Aim: Copy each line below that includes "follow".

Data provided:
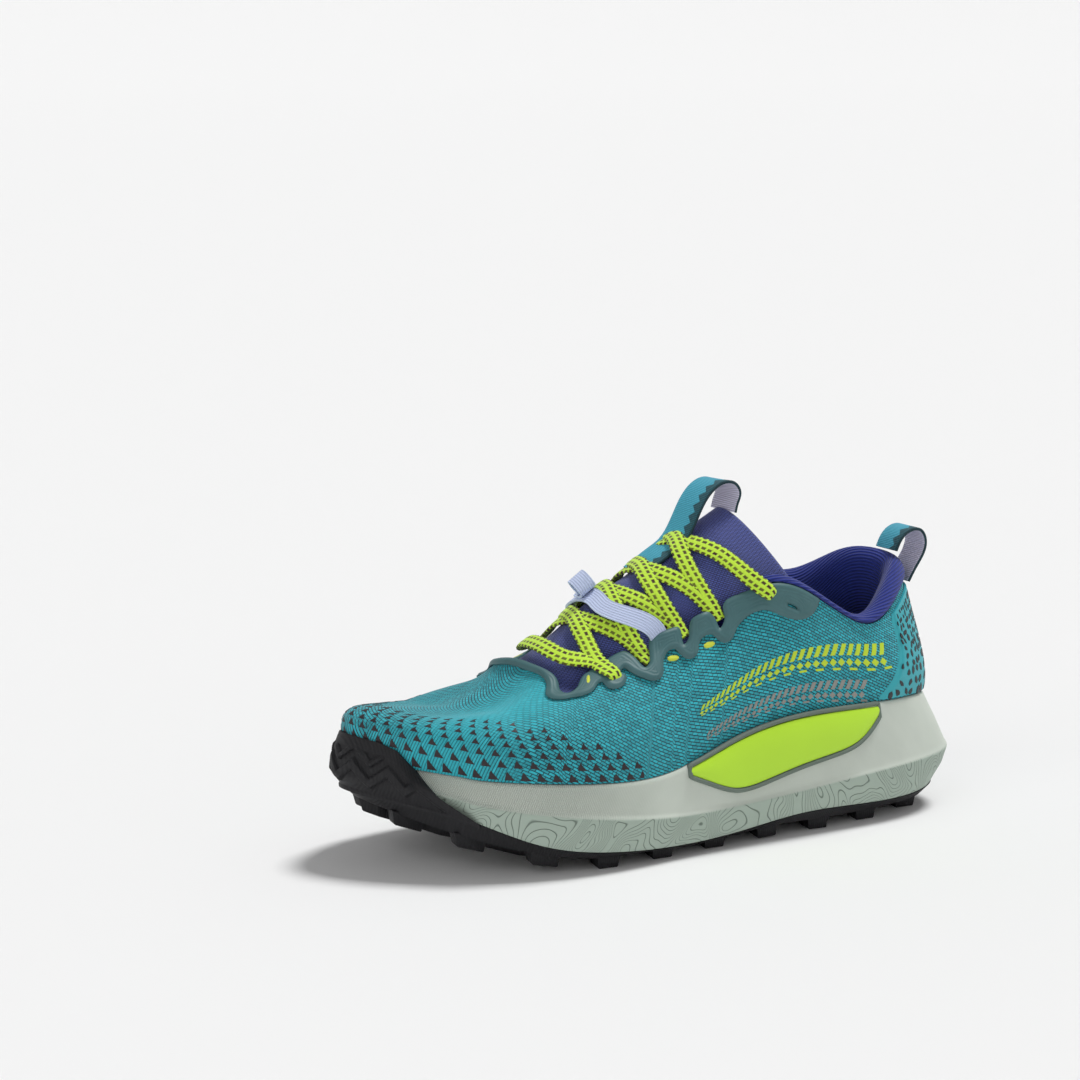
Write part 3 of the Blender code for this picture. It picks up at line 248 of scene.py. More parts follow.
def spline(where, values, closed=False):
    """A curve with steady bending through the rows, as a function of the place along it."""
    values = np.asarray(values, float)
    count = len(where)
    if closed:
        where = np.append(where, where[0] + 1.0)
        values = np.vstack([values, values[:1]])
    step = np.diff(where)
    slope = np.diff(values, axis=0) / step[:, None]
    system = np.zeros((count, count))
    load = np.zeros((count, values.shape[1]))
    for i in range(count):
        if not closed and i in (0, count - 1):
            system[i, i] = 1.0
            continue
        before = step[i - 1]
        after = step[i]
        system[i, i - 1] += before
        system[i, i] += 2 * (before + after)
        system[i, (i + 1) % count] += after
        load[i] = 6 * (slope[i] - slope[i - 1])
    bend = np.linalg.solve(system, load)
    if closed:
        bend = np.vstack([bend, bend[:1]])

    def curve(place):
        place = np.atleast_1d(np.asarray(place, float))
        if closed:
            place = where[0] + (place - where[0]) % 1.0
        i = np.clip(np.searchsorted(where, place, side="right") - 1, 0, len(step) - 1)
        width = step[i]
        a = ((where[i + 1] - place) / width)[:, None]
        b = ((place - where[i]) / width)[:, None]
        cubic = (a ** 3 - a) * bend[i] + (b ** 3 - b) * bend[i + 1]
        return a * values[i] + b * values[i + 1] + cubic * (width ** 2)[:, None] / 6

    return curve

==

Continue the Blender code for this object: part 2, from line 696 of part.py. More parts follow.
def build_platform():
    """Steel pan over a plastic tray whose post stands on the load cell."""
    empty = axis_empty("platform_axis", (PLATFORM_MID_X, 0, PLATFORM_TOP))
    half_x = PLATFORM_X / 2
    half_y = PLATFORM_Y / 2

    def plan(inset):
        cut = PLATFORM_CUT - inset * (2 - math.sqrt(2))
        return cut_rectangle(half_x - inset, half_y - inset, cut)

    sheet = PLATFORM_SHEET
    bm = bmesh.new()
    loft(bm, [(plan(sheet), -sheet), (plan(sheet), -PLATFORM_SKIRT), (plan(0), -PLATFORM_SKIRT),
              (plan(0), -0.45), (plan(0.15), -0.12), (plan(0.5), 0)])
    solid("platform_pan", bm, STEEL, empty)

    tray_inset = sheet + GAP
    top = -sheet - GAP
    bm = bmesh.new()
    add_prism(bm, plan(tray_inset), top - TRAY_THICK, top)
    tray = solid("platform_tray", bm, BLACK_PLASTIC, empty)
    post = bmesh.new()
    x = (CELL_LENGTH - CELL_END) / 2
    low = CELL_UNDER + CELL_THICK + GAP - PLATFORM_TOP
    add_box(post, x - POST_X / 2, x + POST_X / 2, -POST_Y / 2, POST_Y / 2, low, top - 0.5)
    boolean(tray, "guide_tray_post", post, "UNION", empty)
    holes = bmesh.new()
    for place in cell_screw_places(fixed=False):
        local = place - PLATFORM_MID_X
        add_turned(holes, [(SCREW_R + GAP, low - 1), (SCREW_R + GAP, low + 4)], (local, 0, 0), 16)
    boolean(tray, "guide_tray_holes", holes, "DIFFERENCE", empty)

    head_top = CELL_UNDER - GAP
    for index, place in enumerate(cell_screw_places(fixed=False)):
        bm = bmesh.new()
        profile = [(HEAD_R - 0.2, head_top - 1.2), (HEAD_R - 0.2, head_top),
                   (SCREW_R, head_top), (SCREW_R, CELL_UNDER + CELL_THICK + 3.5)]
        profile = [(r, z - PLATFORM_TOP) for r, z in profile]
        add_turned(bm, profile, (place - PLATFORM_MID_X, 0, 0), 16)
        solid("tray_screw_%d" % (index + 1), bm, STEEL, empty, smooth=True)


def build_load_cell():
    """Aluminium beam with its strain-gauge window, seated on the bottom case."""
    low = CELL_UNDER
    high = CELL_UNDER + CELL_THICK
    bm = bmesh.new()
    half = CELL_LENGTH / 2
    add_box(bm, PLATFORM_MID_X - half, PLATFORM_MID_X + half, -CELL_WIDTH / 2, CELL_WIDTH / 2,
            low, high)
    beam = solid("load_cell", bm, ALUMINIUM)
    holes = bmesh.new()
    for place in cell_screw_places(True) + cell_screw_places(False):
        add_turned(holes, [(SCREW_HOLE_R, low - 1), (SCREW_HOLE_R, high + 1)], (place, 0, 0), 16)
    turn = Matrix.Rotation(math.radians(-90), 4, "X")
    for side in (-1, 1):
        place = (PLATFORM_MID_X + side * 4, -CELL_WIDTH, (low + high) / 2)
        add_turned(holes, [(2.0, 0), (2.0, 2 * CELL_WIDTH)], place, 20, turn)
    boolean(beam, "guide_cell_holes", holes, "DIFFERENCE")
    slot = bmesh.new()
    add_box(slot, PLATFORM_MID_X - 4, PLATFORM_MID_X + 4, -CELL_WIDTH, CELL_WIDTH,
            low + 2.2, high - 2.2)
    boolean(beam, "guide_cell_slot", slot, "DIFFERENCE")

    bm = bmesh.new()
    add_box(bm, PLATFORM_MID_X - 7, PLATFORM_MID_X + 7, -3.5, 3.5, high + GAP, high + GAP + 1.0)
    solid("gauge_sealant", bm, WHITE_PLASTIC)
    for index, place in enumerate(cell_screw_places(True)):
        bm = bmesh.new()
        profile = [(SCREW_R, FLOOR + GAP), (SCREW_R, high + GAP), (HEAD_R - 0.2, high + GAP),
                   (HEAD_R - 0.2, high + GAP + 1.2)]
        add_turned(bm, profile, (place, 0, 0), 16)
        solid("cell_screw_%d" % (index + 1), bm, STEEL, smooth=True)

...

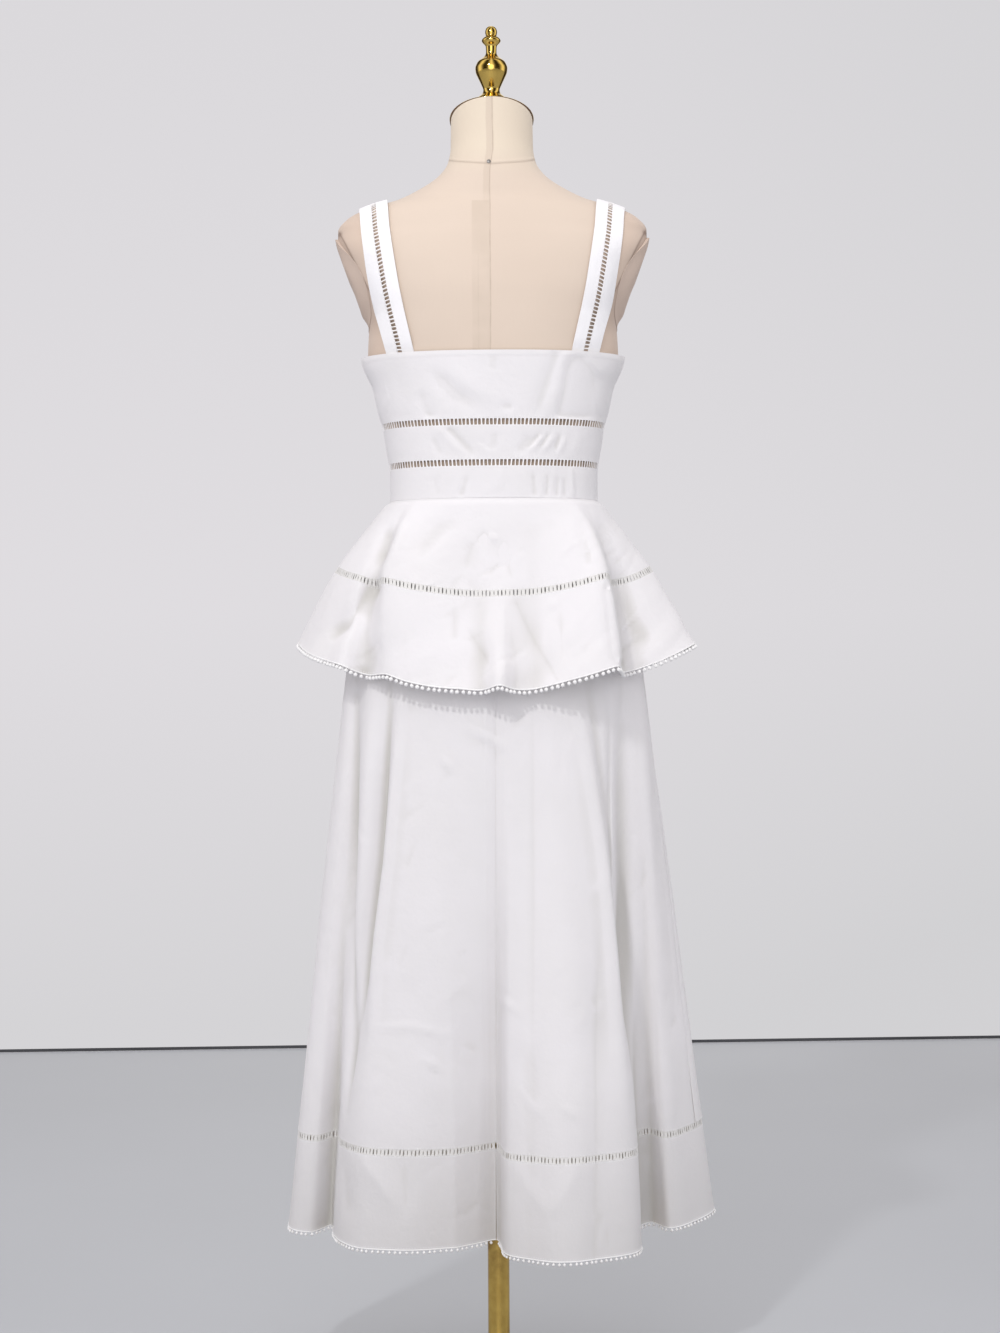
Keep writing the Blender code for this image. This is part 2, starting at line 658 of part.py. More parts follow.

Correct result:
Write part 3 of the Blender code for this picture. It picks up at line 248 of scene.py. More parts follow.
Continue the Blender code for this object: part 2, from line 696 of part.py. More parts follow.
Keep writing the Blender code for this image. This is part 2, starting at line 658 of part.py. More parts follow.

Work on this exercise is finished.